Mary Queen of Scots is at the heart of Linda McLean’s Glory on Earth. The play examines the relationship between the young Catholic Mary Stuart and the Protestant reformer John Knox – both of whom believe that they have the God-given right to power.
Gary McNair’s arresting play Locker Room Talk features four women repeating verbatim sexist remarks made by real men in anonymous interviews. The relentless misogyny – often glossed over as banter – highlights a perceived crisis in modern masculinity.
The drama award was launched in 2012, when Britain’s oldest literary awards – the James Tait Black Prizes – were extended to include a category to celebrate innovative playwriting.
Each year, the accolade is given to a new play in English, Scots or Gaelic, which demonstrates an original theatrical voice and makes a significant contribution to the art form.
Uniquely, the drama prize is judged by emerging artists, students and established theatre experts, rather than critics.
The talent and creativity shown by this year’s shortlist was astounding. Tanika Gupta’s epic drama pushes the boundaries of verbatim theatre, telling an important story in a fresh and authentic way never seen on stage before. It is a rousing piece of work that was a worthy winner for this year’s James Tait Black Prize for Drama.

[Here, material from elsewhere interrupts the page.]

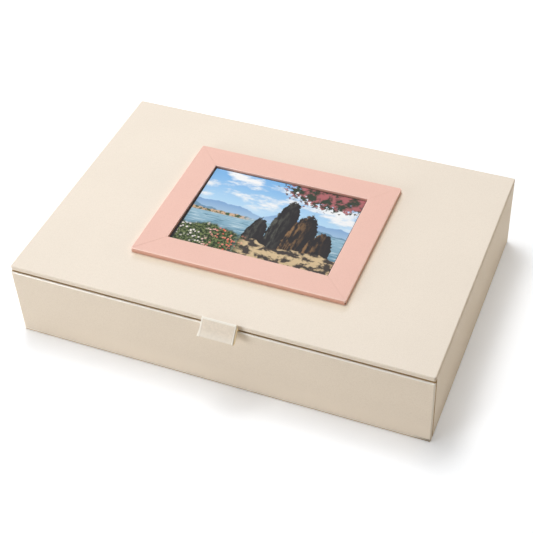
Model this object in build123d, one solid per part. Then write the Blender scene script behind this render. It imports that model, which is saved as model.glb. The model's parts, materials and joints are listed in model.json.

The panel featured students and academics from the University of Edinburgh, representatives from the Traverse Theatre, Playwrights’ Studio, Scotland, the Royal Conservatoire of Scotland, Schaubuhne Theatre, Berlin, and a freelance theatre director.
Previous winners include: David Ireland’s confrontational tragicomedy Cyprus Avenue (2017); Gary Owen’s one-woman monologue, Iphigenia in Splott (2016); Gordon Dahlquist’s sci-fi play Tomorrow Come Today; Rory Mullarkey’s Cannibals (2014); and Tim Price’s acclaimed drama The Radicalisation of Bradley Manning (2013).